Measuring price elasticity – how much price change affects demand – is an important part of price optimization. What additional factors impact an item’s price elasticity? And how does data analytics help?

In our last post, we introduced the basics of price elasticity: what it is and why it’s important. We also covered the different zones of elasticity, from perfectly elastic to perfectly inelastic; all products fall into one of these zones, which influences how consumers react to changing prices.

We also hinted that a lot of other factors go into price elasticity. Today, we’re going to look at eight of them.

Eight Things That Influence Price Elasticity

How much will consumers pay before discontinuing consumption of my product? This question is at the heart of price elasticity. However, a consumer’s “price point of no return” is rarely an arbitrary number. The following factors have a significant influence on both the stats generated and on actual consumer behavior:

  1. Circumstances of Measurement-The location and the metrics you choose for your study will influence your results — and so will when you collect your data. Price elasticity measurements change over time; the state of the economy, your competitors’ actions, and even other brand offerings all influence how people buy your product.
  2. Availability of Similar Products- If your product is similar to another product and both are readily available, consumers will feel that these are comparable (if not downright equal). This holds true even if there are differences in flavor, brand, and package size. In effect, the more choices a consumer has, the more elasticity we commonly see in product price.
  3. Pack Size- Even different variations of the same products, like having multiple pack sizes, can influence price elasticity. The elasticity on a two-liter bottle of soda may not be the same as a 12-pack.
  4. Different Retail Channels- Where your customers shop also makes an impact. Some retailers cater to more value-oriented crowds, while others attract shoppers looking for certain luxury brands. As a rule, online shoppers tend to be more sensitive to prices and more willing to search for deals.
  5. Competitor’s Reactions- If you change prices while your competitors hold the status quo, it can be a very different scenario than if all brands have a similar price shift at the same time. This should be kept in mind when working with historical data; don’t forget to factor in what other brands were doing during your own product’s price shift.
  6. Consumer Segment- Customers shopping for a certain brand or making purchasing decisions based on feature sets will be less price sensitive than those who are simply hunting for the best bargain. If your brand has a lot of loyal customers, how will they respond to a price change?
  7. Price Thresholds- This is an obvious one: if you raise your price beyond a given threshold, you will usually see volume drop. What this exact threshold is will depend on your product and customer, as well as on what other options are available.
  8. Direction of Price Movement- Sometimes, lowering a price can make quite a positive impact on volume. This is especially true of items that were priced beyond what the average consumer was willing to pay. Once this price drops, a larger percentage of people can afford to buy your product. Raising prices, on the other hand, generally does not attract a new group of consumers.

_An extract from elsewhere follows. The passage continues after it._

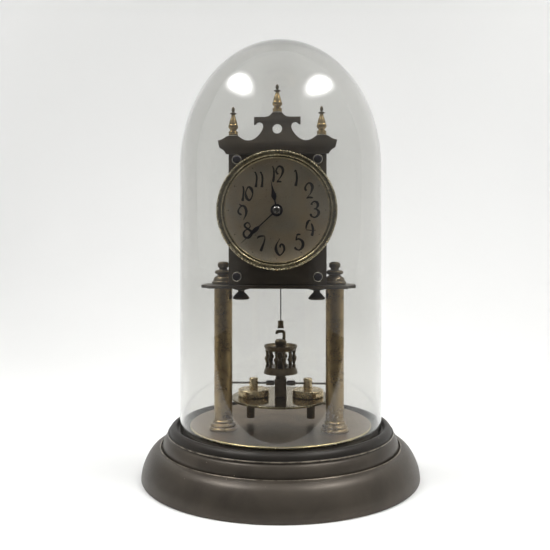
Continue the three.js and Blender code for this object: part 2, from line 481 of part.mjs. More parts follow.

Clearly, many factors must be included in price elasticity modeling. This makes it a good candidate for data analytics.

Analytics and Elasticity Modeling

To find optimal pricing situations, it’s important to understand how your consumers will react to what exact change your brand makes for its product. Not all pricing options will have the same impact. To quantify all the above factors’ collective input on pricing, we need to implement data analytics in the form of a pricing simulator.

A pricing simulator lets you test the probable outcomes of various market scenarios. It aids in the development of price elasticity estimates, cross-price elasticity estimates, and price gap analysis for all brands and SKUs. It can help you answer questions like:

  • Can this brand be a price leader? Or is it a follower?
  • What is the current market structure? How will this affect my brand?
  • How does the competition influence my pricing options?
  • Will promotional pricing impact the everyday pricing of my product?

These are questions that brand managers prefer to have answered before decisions must be made. By using data analytics to measure and integrate all the factors discussed above, brand teams can replace guesswork with research and insight.